Write out each record again exactly as it stands.

************

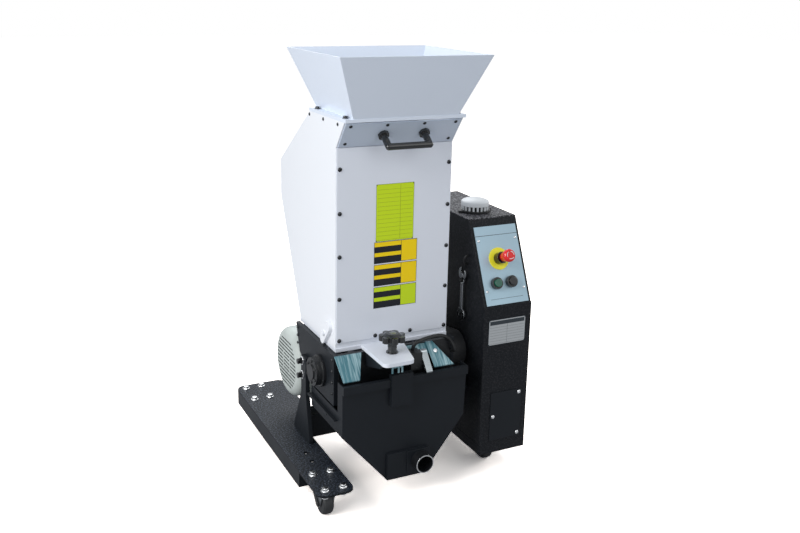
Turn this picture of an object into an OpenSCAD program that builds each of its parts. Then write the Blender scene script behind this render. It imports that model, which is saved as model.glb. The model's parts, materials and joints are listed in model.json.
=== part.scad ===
// Beside-the-press plastic granulator on casters. Millimetres.
// X runs to the machine's right, Y to its back, Z up, with the floor at Z = 0.
// The origin is the centre of the machine's footprint. Inside datum() the
// sizes start from the hopper's centre plane and the front cover's face.

/* [Hopper] */
// Width of the hopper's throat
hopper_w = 318; // [280:1:360]
// Depth of the throat at its base
throat_base_d = 254; // [230:1:280]
// Depth of the throat where it bulges to the rear
throat_bulge_d = 406; // [360:1:440]
// Depth of the throat at its top edge
throat_top_d = 176; // [160:1:200]
// Height of the throat's base above the floor
throat_base_z = 417; // [405:1:440]
// Height of the bulge's lower corner
bulge_low_z = 731; // [690:1:770]
// Height of the bulge's upper corner
bulge_high_z = 832; // [800:1:870]
// Height of the front cover's top edge
cover_top_z = 927; // [900:1:950]
// Height of the throat's top flange
throat_top_z = 995; // [980:1:1020]
// How far the sloped panel leans forward
panel_lean = 52; // [30:1:70]
// Sheet thickness of the hopper
hopper_t = 3; // [2:0.5:5]
// Height of the funnel above its flange
funnel_h = 147; // [120:1:200]
// How far the funnel flares on each side
funnel_flare = 58; // [40:1:80]
// Depth of the funnel where it meets its flange
funnel_d = 235; // [200:1:250]

/* [Cutting chamber] */
// Outer diameter of the claw rotor
rotor_d = 130; // [110:1:140]
// Diameter of the rotor's shaft in its bearings
shaft_d = 40; // [30:1:50]
// Number of claw cutters on the rotor
cutter_count = 7; // [5:1:7]
// Thickness of the chamber's side plates
side_plate_t = 12; // [10:1:16]
// Height of the rotor's axis
rotor_z = 335; // [330:1:340]
// Distance of the rotor's axis behind the front cover
rotor_y = 70; // [66:1:76]

/* [Drive] */
// Diameter of the motor's fan cowl
cowl_d = 200; // [170:1:210]
// Height of the motor's axis
motor_z = 259; // [250:1:270]
// Distance of the motor's axis behind the front cover
motor_y = 326; // [320:1:340]

/* [Bin] */
// Outer diameter of the granulate outlet
outlet_d = 50; // [40:1:60]
// Height of the bin's front rim
bin_rim_z = 347; // [340:1:355]
// Sheet thickness of the bin
bin_t = 3; // [2:0.5:4]

/* [Control box] */
// Width of the control box
box_w = 146; // [140:1:160]
// Depth of the control box
box_d = 420; // [380:1:460]
// Height of the control box's top
box_top_z = 707; // [680:1:750]
// Height where the front turns to the slope
box_knee_z = 490; // [470:1:510]
// How far the slope sets the top back
box_setback = 101; // [80:1:115]
// Diameter of the emergency stop's head
estop_d = 34; // [32:1:38]

/* [Base] */
// Length of the side beam
beam_l = 700; // [660:1:760]
// Width of the side beam
beam_w = 98; // [90:1:110]
// Thickness of the side beam's top plate
beam_plate_t = 6; // [4:1:8]
// Depth of the skirts that hide the casters
skirt_d = 48; // [40:1:52]
// Diameter of the caster wheels
wheel_d = 63; // [60:1:66]
// Overall height of a caster
caster_h = 94; // [92:1:100]

/* [Hidden] */
$fn = 48;
// Overrun that carries a cut clear past a face
over = 1;
// Free gap between pieces that move past each other
run_gap = 0.3;
// Radial clearance of a shaft in its bearing
shaft_gap = 0.05;

// Places of the main groups, from the datum
half_w = hopper_w / 2;
plate_gap = 1;
plate_x = half_w + plate_gap;
beam_reach = 99;
beam_left = -half_w - beam_reach;
beam_front = -140;
beam_top_z = caster_h + beam_plate_t;
box_reach = 80;
box_left = half_w + box_reach;
box_front = -60;
box_back = box_front + box_d;
box_right = box_left + box_w;
skirt_z = caster_h - skirt_d;
origin_x = -(beam_left + box_right) / 2;
origin_y = -(beam_front + beam_front + beam_l) / 2;

// Base flange of the hopper and its tab
flange_t = 10;
flange_z = throat_base_z - flange_t;
tab_left = -88;
tab_right = 19;
tab_tip_right = -6;
tab_l = 140;
tab_corner = 14;
mouth_x = 140;
mouth_front = 22;
mouth_back = 190;
knob_x = -37;
knob_y = -75;
stud_d = 12;
stud_hole_d = 16;
stud_gap = 0.8;
stud_reach = 10;

// Funnel and its flange
funnel_flange_t = 8;
funnel_z = throat_top_z + funnel_flange_t;
funnel_front = -58;
funnel_edge = 20;
funnel_lip = 1;
funnel_w = hopper_w - 2 * (funnel_edge - funnel_lip);

// Front cover, its screws and plates
cover_t = 3;
cover_gap = 2;
cover_low_z = throat_base_z + 13;
screw_d = 11;
screw_h = 3;
screw_rows = 5;
screw_edge = 10;
screw_x = half_w - screw_edge;
screw_low_gap = 20;
screw_high_gap = 52;
screw_low_z = throat_base_z + screw_low_gap;
screw_high_z = cover_top_z - screw_high_gap;
// Places of the funnel's flange bolts along its depth
FLANGE_BOLT_SHARES = [0.1, 0.86];

// Chamber
chamber_front = -20;
chamber_back = 226;
chamber_low_z = 272;
chamber_top_z = flange_z - run_gap;
wall_t = 12;
bearing_r = 37;
bearing_flange_r = 42;
bearing_flange_t = 8;
bearing_h = 18;
knife_w = 26;
knife_t = 14;
knife_gap = 1.5;
claw_count = 3;
cutter_gap = run_gap * 4;

// Bin
bin_left_reach = 11;
bin_right_reach = 21;
bin_left = -plate_x - bin_left_reach;
bin_right = plate_x + bin_right_reach;
bin_front = -75;
bin_back = 138;
bin_knee_z = 208;
bin_low_z = 67;
bin_wall_gap = 6;
bin_wall_top = chamber_low_z - bin_wall_gap;
bin_cut_y = -44;
bin_floor_back_z = 208;
rim_h = 22;
rim_t = 8;
outlet_x = 44;
outlet_z = 110;
outlet_l = 30;
outlet_t = 2.5;
outlet_box_left = -48;
outlet_box_right = 68;
outlet_box_top = 140;

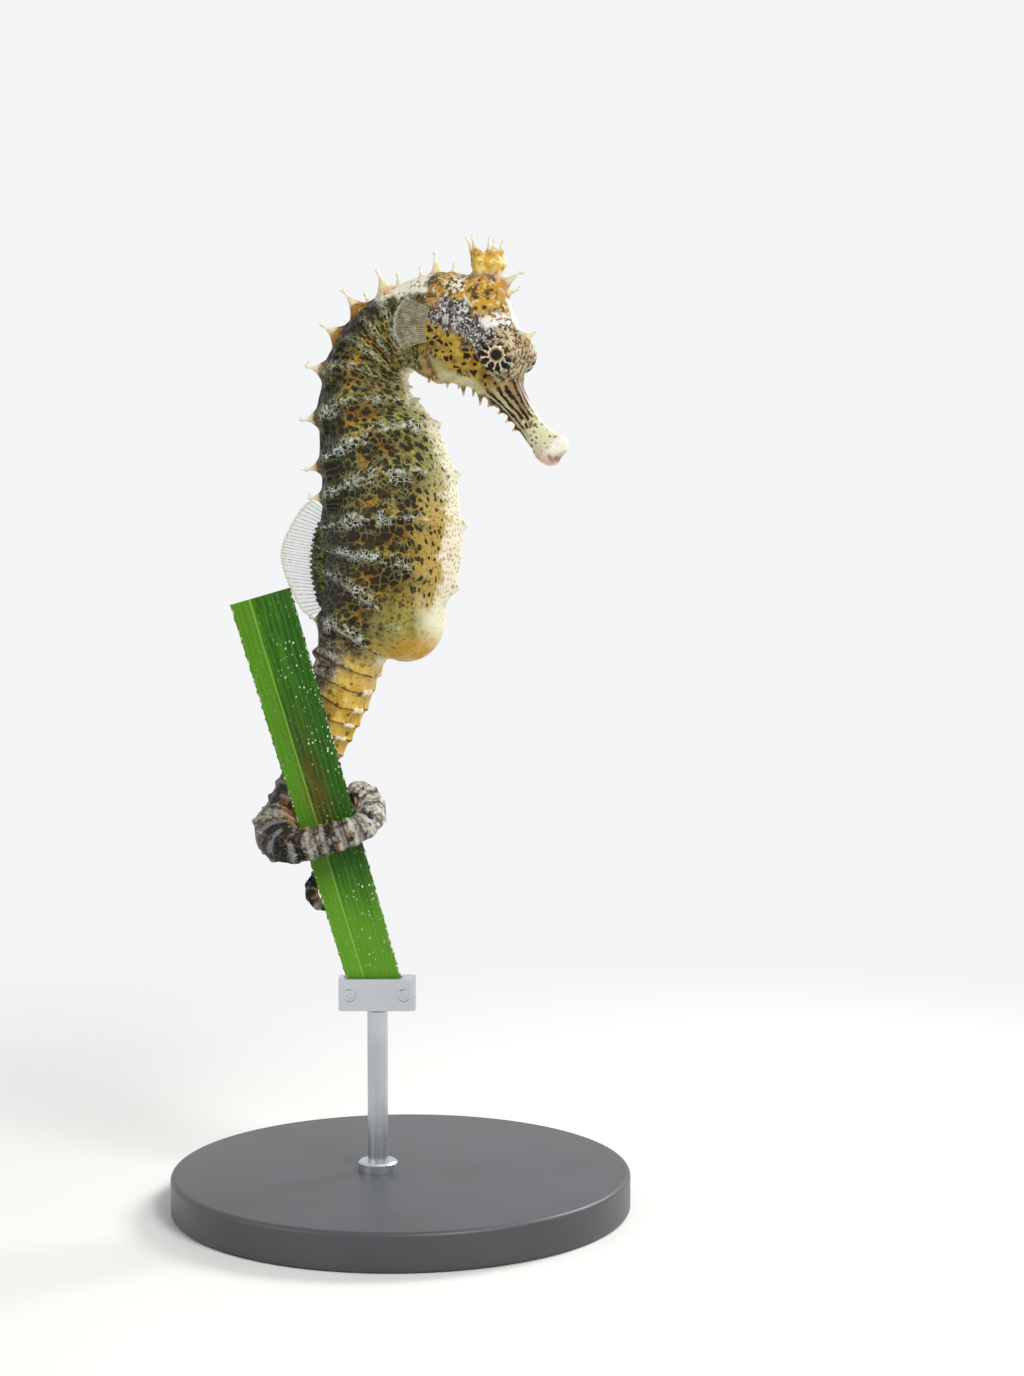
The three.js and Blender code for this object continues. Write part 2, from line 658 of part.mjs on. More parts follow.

************

CORRECT RESULT
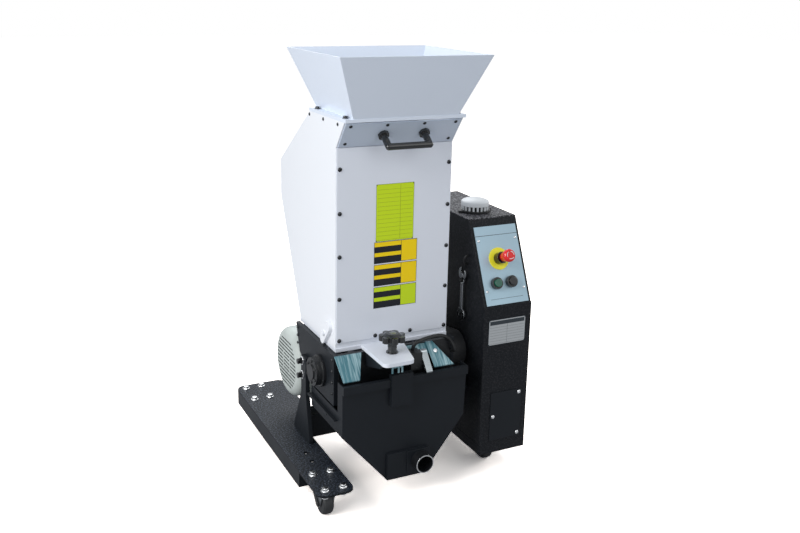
Turn this picture of an object into an OpenSCAD program that builds each of its parts. Then write the Blender scene script behind this render. It imports that model, which is saved as model.glb. The model's parts, materials and joints are listed in model.json.
=== part.scad ===
// Beside-the-press plastic granulator on casters. Millimetres.
// X runs to the machine's right, Y to its back, Z up, with the floor at Z = 0.
// The origin is the centre of the machine's footprint. Inside datum() the
// sizes start from the hopper's centre plane and the front cover's face.

/* [Hopper] */
// Width of the hopper's throat
hopper_w = 318; // [280:1:360]
// Depth of the throat at its base
throat_base_d = 254; // [230:1:280]
// Depth of the throat where it bulges to the rear
throat_bulge_d = 406; // [360:1:440]
// Depth of the throat at its top edge
throat_top_d = 176; // [160:1:200]
// Height of the throat's base above the floor
throat_base_z = 417; // [405:1:440]
// Height of the bulge's lower corner
bulge_low_z = 731; // [690:1:770]
// Height of the bulge's upper corner
bulge_high_z = 832; // [800:1:870]
// Height of the front cover's top edge
cover_top_z = 927; // [900:1:950]
// Height of the throat's top flange
throat_top_z = 995; // [980:1:1020]
// How far the sloped panel leans forward
panel_lean = 52; // [30:1:70]
// Sheet thickness of the hopper
hopper_t = 3; // [2:0.5:5]
// Height of the funnel above its flange
funnel_h = 147; // [120:1:200]
// How far the funnel flares on each side
funnel_flare = 58; // [40:1:80]
// Depth of the funnel where it meets its flange
funnel_d = 235; // [200:1:250]

/* [Cutting chamber] */
// Outer diameter of the claw rotor
rotor_d = 130; // [110:1:140]
// Diameter of the rotor's shaft in its bearings
shaft_d = 40; // [30:1:50]
// Number of claw cutters on the rotor
cutter_count = 7; // [5:1:7]
// Thickness of the chamber's side plates
side_plate_t = 12; // [10:1:16]
// Height of the rotor's axis
rotor_z = 335; // [330:1:340]
// Distance of the rotor's axis behind the front cover
rotor_y = 70; // [66:1:76]

/* [Drive] */
// Diameter of the motor's fan cowl
cowl_d = 200; // [170:1:210]
// Height of the motor's axis
motor_z = 259; // [250:1:270]
// Distance of the motor's axis behind the front cover
motor_y = 326; // [320:1:340]

/* [Bin] */
// Outer diameter of the granulate outlet
outlet_d = 50; // [40:1:60]
// Height of the bin's front rim
bin_rim_z = 347; // [340:1:355]
// Sheet thickness of the bin
bin_t = 3; // [2:0.5:4]

/* [Control box] */
// Width of the control box
box_w = 146; // [140:1:160]
// Depth of the control box
box_d = 420; // [380:1:460]
// Height of the control box's top
box_top_z = 707; // [680:1:750]
// Height where the front turns to the slope
box_knee_z = 490; // [470:1:510]
// How far the slope sets the top back
box_setback = 101; // [80:1:115]
// Diameter of the emergency stop's head
estop_d = 34; // [32:1:38]

/* [Base] */
// Length of the side beam
beam_l = 700; // [660:1:760]
// Width of the side beam
beam_w = 98; // [90:1:110]
// Thickness of the side beam's top plate
beam_plate_t = 6; // [4:1:8]
// Depth of the skirts that hide the casters
skirt_d = 48; // [40:1:52]
// Diameter of the caster wheels
wheel_d = 63; // [60:1:66]
// Overall height of a caster
caster_h = 94; // [92:1:100]

/* [Hidden] */
$fn = 48;
// Overrun that carries a cut clear past a face
over = 1;
// Free gap between pieces that move past each other
run_gap = 0.3;
// Radial clearance of a shaft in its bearing
shaft_gap = 0.05;

// Places of the main groups, from the datum
half_w = hopper_w / 2;
plate_gap = 1;
plate_x = half_w + plate_gap;
beam_reach = 99;
beam_left = -half_w - beam_reach;
beam_front = -140;
beam_top_z = caster_h + beam_plate_t;
box_reach = 80;
box_left = half_w + box_reach;
box_front = -60;
box_back = box_front + box_d;
box_right = box_left + box_w;
skirt_z = caster_h - skirt_d;
origin_x = -(beam_left + box_right) / 2;
origin_y = -(beam_front + beam_front + beam_l) / 2;

// Base flange of the hopper and its tab
flange_t = 10;
flange_z = throat_base_z - flange_t;
tab_left = -88;
tab_right = 19;
tab_tip_right = -6;
tab_l = 140;
tab_corner = 14;
mouth_x = 140;
mouth_front = 22;
mouth_back = 190;
knob_x = -37;
knob_y = -75;
stud_d = 12;
stud_hole_d = 16;
stud_gap = 0.8;
stud_reach = 10;

// Funnel and its flange
funnel_flange_t = 8;
funnel_z = throat_top_z + funnel_flange_t;
funnel_front = -58;
funnel_edge = 20;
funnel_lip = 1;
funnel_w = hopper_w - 2 * (funnel_edge - funnel_lip);

// Front cover, its screws and plates
cover_t = 3;
cover_gap = 2;
cover_low_z = throat_base_z + 13;
screw_d = 11;
screw_h = 3;
screw_rows = 5;
screw_edge = 10;
screw_x = half_w - screw_edge;
screw_low_gap = 20;
screw_high_gap = 52;
screw_low_z = throat_base_z + screw_low_gap;
screw_high_z = cover_top_z - screw_high_gap;
// Places of the funnel's flange bolts along its depth
FLANGE_BOLT_SHARES = [0.1, 0.86];

// Chamber
chamber_front = -20;
chamber_back = 226;
chamber_low_z = 272;
chamber_top_z = flange_z - run_gap;
wall_t = 12;
bearing_r = 37;
bearing_flange_r = 42;
bearing_flange_t = 8;
bearing_h = 18;
knife_w = 26;
knife_t = 14;
knife_gap = 1.5;
claw_count = 3;
cutter_gap = run_gap * 4;

// Bin
bin_left_reach = 11;
bin_right_reach = 21;
bin_left = -plate_x - bin_left_reach;
bin_right = plate_x + bin_right_reach;
bin_front = -75;
bin_back = 138;
bin_knee_z = 208;
bin_low_z = 67;
bin_wall_gap = 6;
bin_wall_top = chamber_low_z - bin_wall_gap;
bin_cut_y = -44;
bin_floor_back_z = 208;
rim_h = 22;
rim_t = 8;
outlet_x = 44;
outlet_z = 110;
outlet_l = 30;
outlet_t = 2.5;
outlet_box_left = -48;
outlet_box_right = 68;
outlet_box_top = 140;

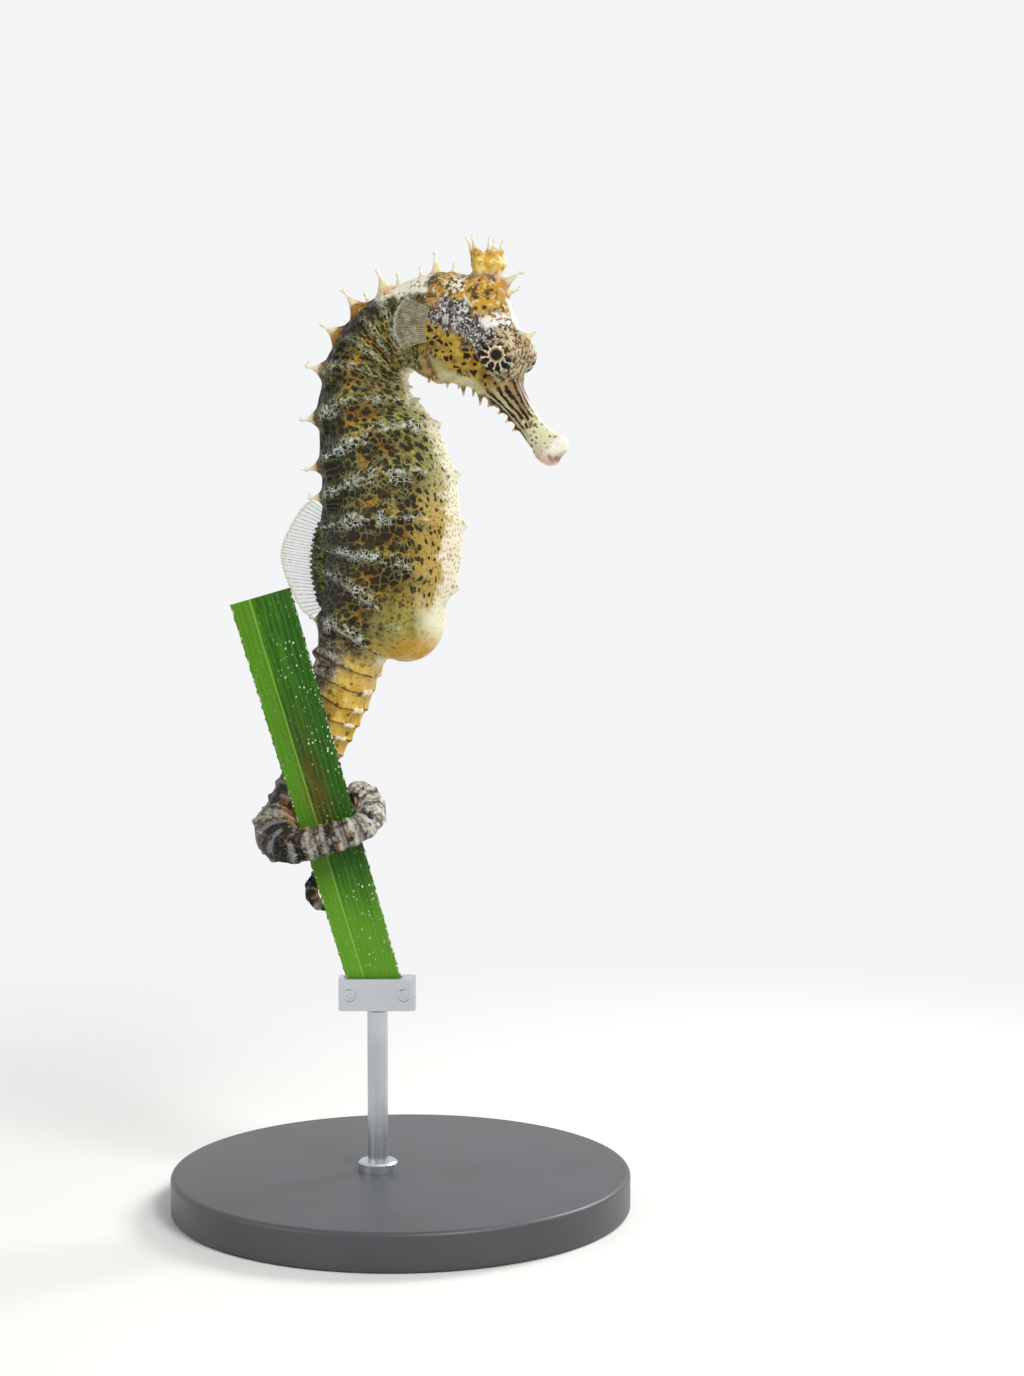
The three.js and Blender code for this object continues. Write part 2, from line 658 of part.mjs on. More parts follow.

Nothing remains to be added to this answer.